Measurement of kynurenine levels in 13 091 donors from the REDS RBC Omics index cohort. (A) Kynurenine measurements were performed on 13 091 end-of-storage (day 42) pRBC units from the REDS RBC Omics index donor cohort. (B) Kynurenine levels were found to be nonnormally distributed in this population. (C) 3D uMAP of the 13 091 donors, based on metabolomics analyses (informing uMAP1 and uMAP2) and kynurenine levels (z-axis and color scheme).
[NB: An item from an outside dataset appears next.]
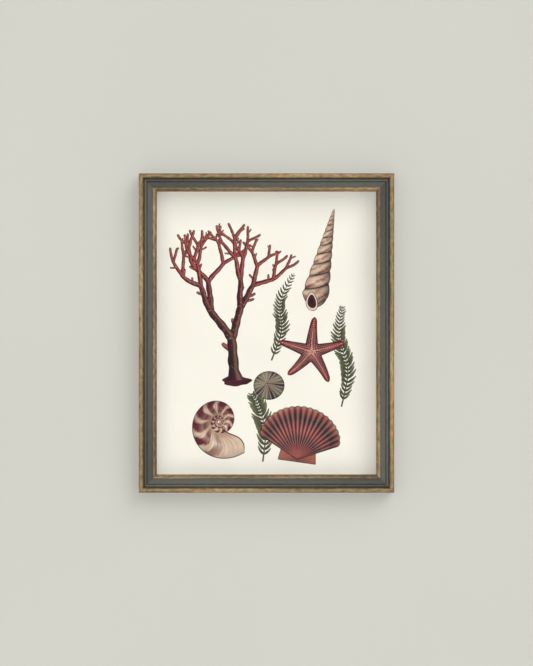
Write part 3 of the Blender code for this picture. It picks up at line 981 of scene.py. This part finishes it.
def draw_auger(plate, tip, foot, half_width, whorls, seed):
    """A tall spire: whorls that widen to the mouth, slanting seams, and flames across them."""
    length = dist(tip, foot)
    along = ((foot[0] - tip[0]) / length, (foot[1] - tip[1]) / length)
    growth, slant = 1.155, 0.34
    light, mouth_start = -0.35, 0.93

    def put(side, down):
        """A point from its distances across and down the spire."""
        x, y = along
        return tip[0] + x * down - y * side, tip[1] + y * down + x * side

    def phase(u, v):
        """How many whorls lie above; they grow by a constant factor and slant across the spire."""
        return log(1 + v * (growth ** whorls - 1)) / log(growth) + slant * (2 * u - 1)

    def at(u, v):
        side, step = 2 * u - 1, phase(u, v) % 1.0
        bulge = 0.90 + 0.13 * sin(pi * step) ** 0.8 + 0.03 * (1 - step)
        half = half_width * (0.05 + 0.95 * v ** 0.92) * bulge
        half *= 1 - 0.35 * max(0.0, v - mouth_start) / 0.07
        sag = 0.10 + 0.55 * max(0.0, v - mouth_start) / 0.07
        return put(side * half, v * length + sag * half * (1 - side * side))

    def ink(u, v):
        side, turn = 2 * u - 1, phase(u, v)
        step = turn % 1.0
        flame = sin(turn * 9.1 + side * 3.3 + 1.4 * ripple(turn * 2, side * 3, 0.8, seed + 2))
        seam = peak(step, 0.0, 0.10) + 0.8 * peak(step, 1.0, 0.13)
        shade = max(0.0, abs(side - light) - 0.25) ** 1.6 * 0.72
        shine = peak(side, light, 0.17) * sin(pi * min(1, step * 1.1)) ** 2
        return layered(
            CREAM,
            (PEACH, 0.5 + 0.5 * ripple(turn * 3, side * 2, 1.0, seed)),
            (BRICK, max(0.0, flame) * (0.35 + 0.6 * step)),
            (BURGUNDY, max(0.0, flame - 0.35) * 1.1 * step),
            (UMBER, 0.08 + 0.08 * cos(tau * 5 * step)),
            (WINE, min(0.85, seam)),
            (blend(WINE, SLATE, 0.35), shade),
            (CREAM, 0.55 * max(0.0, shine)),
        )

    rows = whorls * 10
    plate.patch(at, ink, 12, rows)
    edge = [at(0.0, i / rows) for i in range(rows + 1)] + [at(i / 10, 1.0) for i in range(1, 11)]
    edge += [at(1.0, 1 - i / rows) for i in range(1, rows + 1)]
    plate.stroke(edge, lambda v: 1.2 - abs(2 * v - 1), INK)
    for whorl in range(1, whorls):
        seam = []
        for i in range(13):
            level = (growth ** (whorl - slant * (i / 6 - 1)) - 1) / (growth ** whorls - 1)
            if 0 <= level <= 1:
                seam.append(at(i / 12, level))
        size = 0.25 + 0.75 * whorl / whorls
        if len(seam) > 3:
            plate.stroke(seam, lambda v: size * (0.5 + 0.5 * sin(pi * v)), INK)

    # The mouth: a dark drop with a pale lip
    for scale, inner, outer in ((1.0, PEACH, CREAM), (0.70, INK, BURGUNDY)):
        def mouth(u, v):
            turn = tau * u
            wide = scale * 0.42 * half_width * v * cos(turn) * (1 - 0.30 * sin(turn))
            down = length - scale * 0.66 * half_width * v * sin(turn)
            return put(wide - 0.16 * half_width + 0.20 * (down - length), down)

        plate.patch(mouth, lambda u, v: blend(inner, outer, v), 24, 2)
        plate.stroke(rim(mouth, 24), 0.9, INK)


def draw_nautilus(plate, place, size, tilt, seed):
    """A coiled shell with flame stripes round its back and a plain chamber at its mouth."""
    growth = 0.182
    last = tau * 2.15

    def at(u, v):
        turn = last * u
        outer = size * exp(growth * (turn - last))
        inner = outer * 0.13
        reach = inner + (outer - inner) * v
        swing = turn + 0.42 * sin(pi * v * 0.9) - 0.25 * (1 - v)
        return turned(1.06 * reach * cos(swing), reach * sin(swing), tilt, place)

    def ink(u, v):
        turn = last * u
        age = (last - turn) / tau
        wave = 0.5 * ripple(turn * 3, v * 4, 1.0, seed) + 0.20 * sin(7 * v + turn)
        stripe = sin(turn * 10.0 + 2.2 * v + wave * 2.4)
        strength = min(1.0, max(0.0, stripe + 0.35 + 0.4 * age) * 2.2)
        strength *= min(1.0, max(0.0, age - 0.05) / 0.16) * min(1.0, max(0.0, v - 0.22) / 0.25)
        shade = max(0.0, 0.42 - v) * 1.5 + max(0.0, v - 0.80) * 1.5
        shade += 0.2 * max(0.0, -sin(turn + 0.6))
        shine = peak(v, 0.62, 0.10) * (0.6 + 0.4 * sin(turn + 1.0))
        return layered(
            CREAM,
            (PEACH, 0.45 + 0.4 * ripple(turn * 2, v * 3, 0.7, seed + 1) + 0.2 * (1 - v)),
            (blend(CRIMSON, BURGUNDY, 0.6 + 0.5 * ripple(turn * 5, v * 5, 1.0, seed + 3)), strength),
            (WINE, min(0.8, shade)),
            (CREAM, 0.42 * max(0.0, shine)),
        )

    plate.stroke([at(0.3 + 0.7 * i / 140, 1.0) for i in range(141)], lambda v: 1.0 + 1.6 * v, INK)
    plate.patch(at, ink, 200, 10)
    plate.stroke([at(1.0, i / 16) for i in range(17)], lambda v: 1.7 * taper(v, 0.2, 0.2), INK)
    for step in range(36):
        u = 0.60 + 0.385 * step / 35
        line = [at(u, 0.22 + 0.74 * i / 10) for i in range(11)]
        plate.stroke(line, lambda v: 0.35 * taper(v), blend(UMBER, WINE, 0.5))
    seam = [at(0.55 + 0.45 * i / 60, 0.02) for i in range(61)]
    plate.stroke(seam, lambda v: 0.3 + 1.1 * v, INK)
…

This analysis highlights a subset of donors with significant elevation in kynurenine levels compared with the rest of the population. (D) Line plots show kynurenine levels (y-axis) as a function of donor age (x-axis), either alone (top) or as a function of donor sex (middle) or BMI (bottom). (E) Kynurenine levels rank among the top correlates to osmotic fragility in the index donor cohort. (F) Correlation analyses were performed for end-of-storage (day 42) kynurenine levels of the 643 donors who were screened both at index and recalled donation (2 independent blood units). Results indicated a significant level of reproducibility for kynurenine within the same donor across multiple donations in panel F. Kyn, kynurenine.

Figure 6.

Interdonor heterogeneity in kynurenine levels is partly explained by genetic regulation. Kynurenine measurements in identical monozygotic twins vs nonidentical dizygotic twins (A) shows potential heritability of kynurenine levels, with stronger twin-twin correlations in the former than in the latter group (B-C). (D) mQTL analysis was performed to determine the genetic polymorphisms associated with interdonor heterogeneity in the end-of-storage kynurenine levels in the REDS RBC Omics index donor cohort (n = 13 091). (E) The 3D uMAP overlaps homozygous state for the dominant vs recessive SNP (SLC7A5, rs8052118, and intronic) associated with significant elevation in RBC kynurenine levels. (F) Volcano plot shows log2 fold-changes between the 2 groups. (G-H) Volcano plot of the Spearman association of metabolite levels to the dosage of the most significant SNP associated with kynurenine levels. (I) The lowest kynurenine levels were observed in donors who were homozygous dominant for SLC7A5 and recessive for ATXN2. FA, fatty acid; HD, homozygous dominant; HR, homozygous recessive; KMO, kynurenine monooxygenase; TDO, tryptophan dioxygenase.

Figure 7.

Elevated kynurenine levels and associated genetic polymorphisms result in increased extravascular hemolysis and lower hemoglobin increments in murine models of storage and PTR and in patients who receive transfusion in the clinics. Storage and PTR studies were performed in 350 mice with extreme diverse genetics (JAX Diversity Outbred mice). (A) Results show a significant (P < .001) negative association between kynurenine levels and posttransfusion recoveries in mice. (B) Leveraging a vein-to-vein database, we linked kynurenine levels and associated SNP for SLC7A5 to hemoglobin and bilirubin increments in 4470 single-unit transfusion events in patients requiring transfusion from products donated by REDS RBC Omics index donors. Results indicate significantly lower hemoglobin increments (B-C) and higher bilirubin levels (D) in patients receiving transfusion with donors carrying the SLC7A5 rs8052118 SNP in homozygosity. CI, confidence interval; GFP, green fluorescence protein; HoD, hen egg lysozyme-ovalbumin-Duffy; Ref, reference.